The name of the work refers to the Venezuelan architect Carlos Raúl Villanueva (1900, Croydon, Surrey, Eng.—1975, Caracas, Venezuela), with whom he maintained a great friendship and with whom he collaborated for several decades. In 1953, Villanueva invited Soto to propose a project for the Ciudad Universitaria of Caracas, which ultimately was not carried out but was crucial for developing his ideas. Villanueva is the one who designed the Jesús Soto Museum of Modern Art in 1973 in Ciudad Bolívar -the artist's hometown-and which has a collection of modern art that Soto himself set out to gather through exchanges with artists and galleries.
In 1967, the Denise René Gallery published the Sotomagie box, “biography in a suitcase,” conceived to produce a limited edition of one hundred copies as a retrospective set of Soto's artistic itinerary. It brings together eleven multiple pieces based on works carried out between 1951 and 1965, which he considers essential contributions to developing his research on space and movement.

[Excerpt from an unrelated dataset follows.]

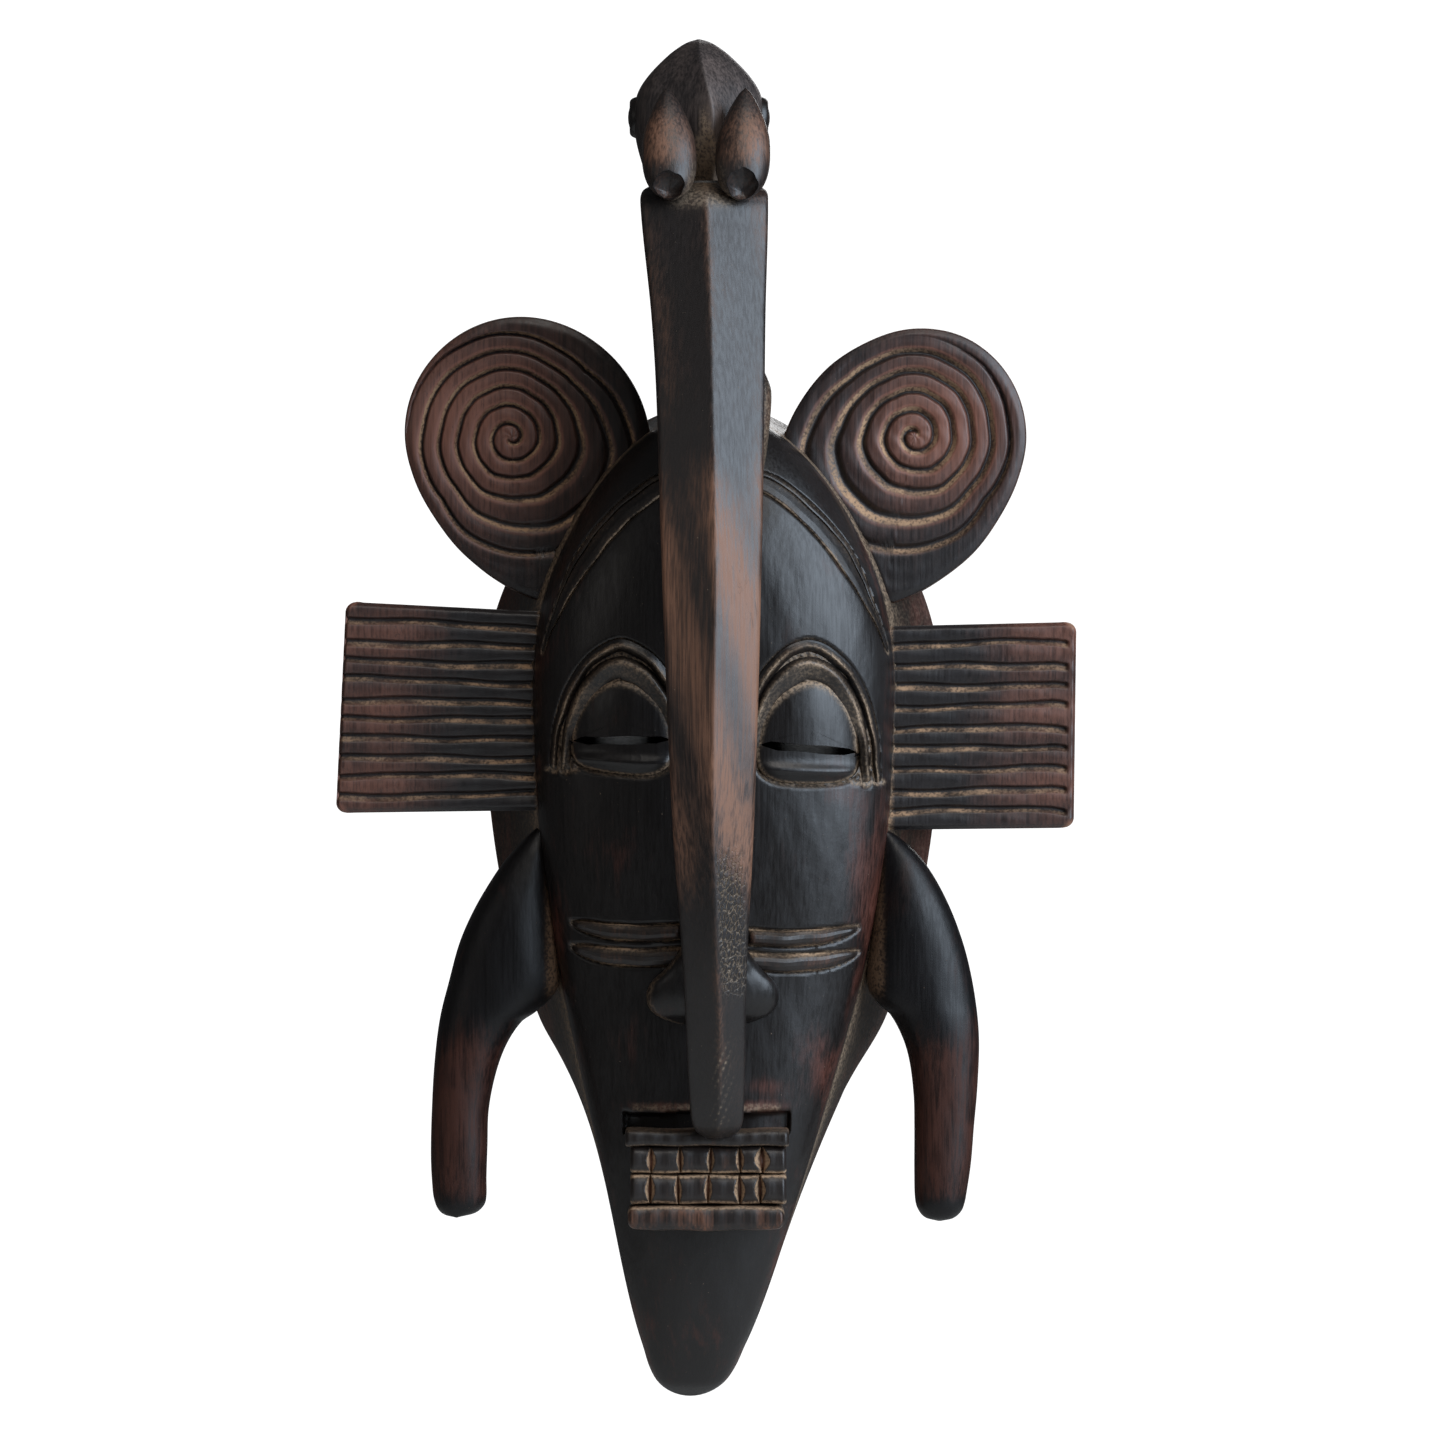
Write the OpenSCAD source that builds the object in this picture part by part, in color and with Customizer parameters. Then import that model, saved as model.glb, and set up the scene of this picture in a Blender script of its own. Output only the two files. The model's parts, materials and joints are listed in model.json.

Soto shared with artists such as Vasarely, Agam, Pol Bury, and Jean Arp the interest in the democratization of artistic expression through the idea of doing multipliable works, understanding them as works that would have the same value as a unique work but at a lower cost that would allow more people to acquire them, thus proposing new forms of relationship with the art object. These are works that do not require the direct intervention of the artist, something that goes hand in hand with the use of technical means for their realization. Using screen printing and plexiglass, Soto manages to build removable and foldable pieces to be transported in a box.